Pet owners love their birds, but a growing number of Americans are finding love for the birds outside, too. More people are feeding and taking care of wild birds that live around their home. In fact, the market for wild bird products is projected to reach $2.2 billion by 2021, according to a new report, “Wild Bird Products: U.S. Pet Market Trends and Opportunities,” from Packaged Facts. The market includes packaged seeds, nuts and seed blends, suet and nectar, and non-food products such as feeders, houses and baths.
The Packaged Facts report finds that pet owners, regardless of the type of animal they have, are much more inclined to feed wild birds than non-pet owners. Packaged Facts also reports that the pastime is becoming more popular across all adult age demographics, with 57.2 million people aged 16 and older participating in 2016, up 8.6 percent from 2011.
Yet even though wild bird feeding attracts has wide appeal, age is a significant factor in identifying people who have affinity for the activity: older Gen X adults and baby boomers are the two generations that are most likely to feed wild birds. While the millennial generation may not be currently feeding wild birds as their older relatives, many millennials own pets; with this in mind, millennials may begin feeding birds at a younger age than individuals from previous generations.

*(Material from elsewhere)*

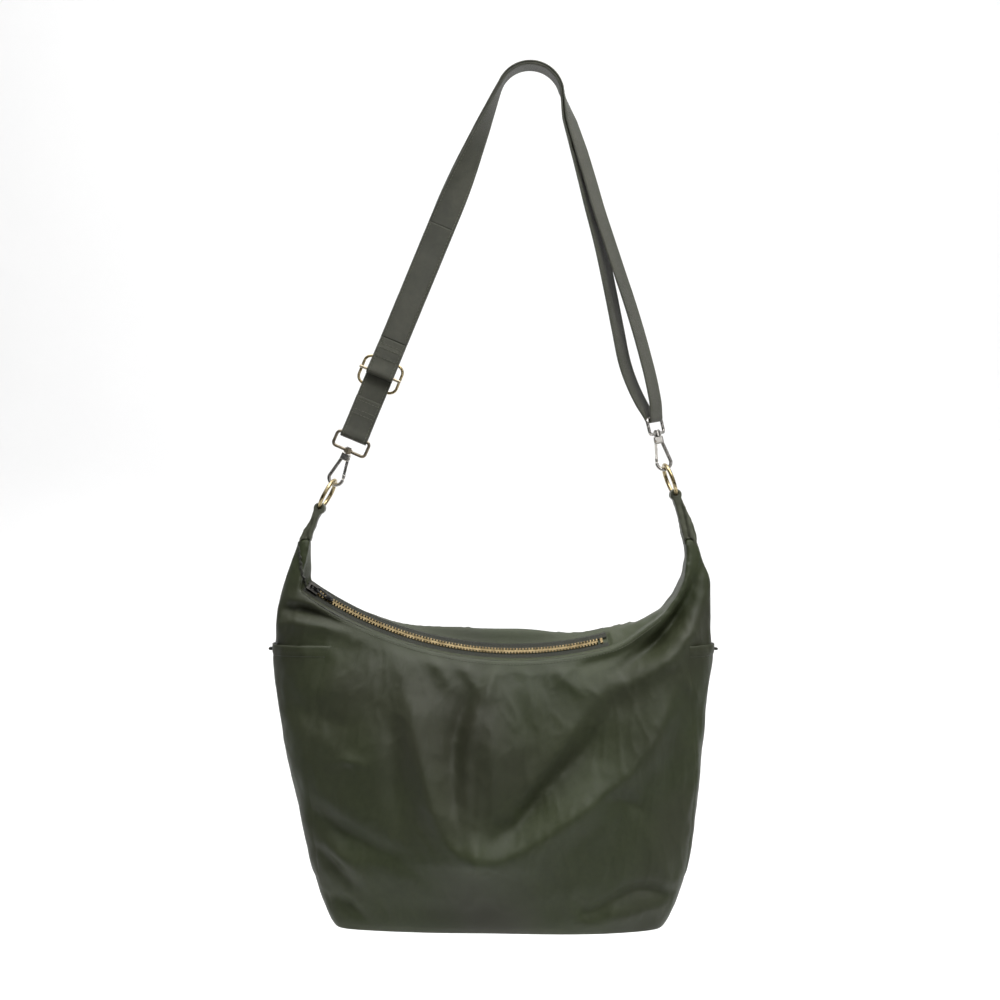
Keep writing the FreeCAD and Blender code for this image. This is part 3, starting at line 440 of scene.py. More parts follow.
for s in (-318, -300, -280, -260, -238, -215, TOP_S):
    web.append(flip(leg(s, -OFF, twist_left(s))))

GLIDE = -61.0
BAR_OFF = -(0.1 + 1.8 + 0.15 + 1.3)
LOOP_R = 1.3 + 0.15 + 0.9
TAIL = -(0.1 + 0.9)
STUB_TOP = -93.0
run = [flip(leg(s, -OFF, twist_left(s))) for s in (TOP_S, -197, -175, -150, -120, STUB_TOP)]
loop = [flip(leg(s, o, 90)) for s, o in ((STUB_TOP, -OFF), (-87, -1.9), (-83, TAIL - 2.0), (-77, -3.3), (-71, -4.0), (-65, -5.2))]
for b in range(0, 181, 20):
    n = Y * -math.cos(rad(b)) + E_L * math.sin(rad(b))
    c, w, _ = leg(GLIDE, BAR_OFF, 90)
    loop.append((c + n * LOOP_R, L_L.copy(), n))
loop += [leg(-65, TAIL, 90), leg(-73, TAIL, 90), leg(-81, TAIL, 90)]


def resample(sections, step):
    """Even, smooth sections along the webbing: centres on a Catmull-Rom line, directions turned evenly."""
    C = [s[0] for s in sections]
    out = []
    n = len(C)
    for i in range(n - 1):
        p0, p1, p2, p3 = C[max(i - 1, 0)], C[i], C[i + 1], C[min(i + 2, n - 1)]
        ln = (p2 - p1).length
        k = max(1, int(math.ceil(ln / step)))
        d0, d1, d2 = max((p1 - p0).length, 1e-3), max(ln, 1e-3), max((p3 - p2).length, 1e-3)
        m1 = ((p1 - p0) / d0 + (p2 - p1) / d1) * 0.5 if i > 0 else (p2 - p1) / d1
        m2 = ((p2 - p1) / d1 + (p3 - p2) / d2) * 0.5 if i < n - 2 else (p2 - p1) / d1
        for j in range(k):
            f = j / k
            h = ((2 * f ** 3 - 3 * f ** 2 + 1) * p1 + (f ** 3 - 2 * f ** 2 + f) * m1 * ln
                 + (-2 * f ** 3 + 3 * f ** 2) * p2 + (f ** 3 - f ** 2) * m2 * ln)
            w = sections[i][1].lerp(sections[i + 1][1], f).normalized()
            nn = sections[i][2].lerp(sections[i + 1][2], f)
            nn = (nn - w * nn.dot(w)).normalized()
            out.append((h, w, nn))
    out.append(sections[-1])
    return out


HALF = [(12.46, 0.0), (12.43, 0.34), (12.3, 0.62), (12.0, 0.8), (11.5, 0.88), (10.9, 0.88), (10.55, 0.82), (10.35, 0.7), (10.1, 0.7),
        (9.9, 0.8), (9.4, 0.86), (7.5, 0.87), (5.0, 0.87), (2.5, 0.87)]
PROFILE = [(u, v) for u, v in HALF] + [(0.0, 0.87)] + [(-u, v) for u, v in reversed(HALF)] + [(-u, -v) for u, v in HALF[1:]] + [(0.0, -0.87)] + [(u, -v) for u, v in reversed(HALF[1:])]


def webbing(name, sections, body, step=1.6, seed=0.0, wobble=0.18):
    rows = resample(sections, step)
    verts, uvs, faces = [], [], []
    m = len(PROFILE)
    run_len = 0.0
    for i, (c, w, n) in enumerate(rows):
        if i:
            run_len += (c - rows[i - 1][0]).length
        end = min(run_len, 1.0)
        for u, v in PROFILE:
            edge = noise.noise(V((run_len * 0.11 + seed, u * 0.02, 3.1))) * wobble * 0.35
            uu = u * (1 + edge / 12.5)
            verts.append(c + w * uu + n * v)
            uvs.append((run_len * MM, (u + (30 if v < 0 else 0)) * MM))
    for i in range(len(rows) - 1):
        for j in range(m):
            k = (j + 1) % m
            faces.append((i * m + j, i * m + k, (i + 1) * m + k, (i + 1) * m + j))
    faces.append(tuple(reversed(range(m))))
    faces.append(tuple((len(rows) - 1) * m + j for j in range(m)))
    ob = mesh_object(name, verts, faces, uvs)
    bm = bmesh.new()
    bm.from_mesh(ob.data)
    bmesh.ops.recalc_face_normals(bm, faces=bm.faces)
    bm.to_mesh(ob.data)
    bm.free()
    for p in ob.data.polygons:
        p.use_smooth = len(p.vertices) < 5
    paint(ob, WEBBING)
    return ob, rows


strap_ob, strap_rows = webbing("strap_band", web, "strap")
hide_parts("strap_webbing")
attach(strap_ob, "strap")
run_ob, run_rows = webbing("strap_run_band", run, "strap", seed=4.0)
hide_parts("strap_adjusting_run")
loop_ob, loop_rows = webbing("strap_end_band", loop, "adjuster", step=1.0, seed=9.0)
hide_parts("strap_sewn_end")
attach(loop_ob, "adjuster")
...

Yes, bird feeding skews older, but marketers can point to the hobby’s low barriers to entry: doesn’t take a lot of time and the costs are minimal, compared to other animal/pet-related activities. There is the challenge of having access to the outdoors; that is, younger people are more likely to live in an apartment or condo. But even in those dwellings, people can attach feeders to windows and balconies. Developing “cool” products for bird feeding could help the industry attract new participants and shed the reputation it has for being a “retirement” pastime.
“The great thing about wild birds is that they’re everywhere and they do their own thing; you don’t need to have a large, outdoor space to accommodate them,” says David Sprinkle, research director for Packaged Facts. “Products that promote the natural aesthetic of wild bird feeding, but also don’t take up too much space, can let younger people who live in apartments and townhouses in on the fun.”
Packaged Facts reports that 70 percent of wild bird enthusiasts use at least some private label wild bird foods and that an increasingly wide variety of stores are beginning to produce their own wild bird food “store brands” to gain access to the market. Wild bird food and other products can be found in a range of retailers, from supercenters to hardware stores, to pet shops. The report found that it’s the rare consumer who buys products directly from a wild bird product specialist. This lack of market dominance by specialty stores and brands provides retailers with a strong incentive to maintain a solid portfolio of wild bird products, including their own brand, to entice consumers to buy while they’re already in the store.
“Wild Bird Products: U.S. Pet Market Trends and Opportunities” forecasts market growth for wild bird food and non-food related wild bird accessories. The analysis tracks the growth of the most popular types of wild bird food and wild bird products for American consumers, assessing the impact population demographics like age, race, pet-ownership, location and home ownership have on wild bird food and product purchasing trends.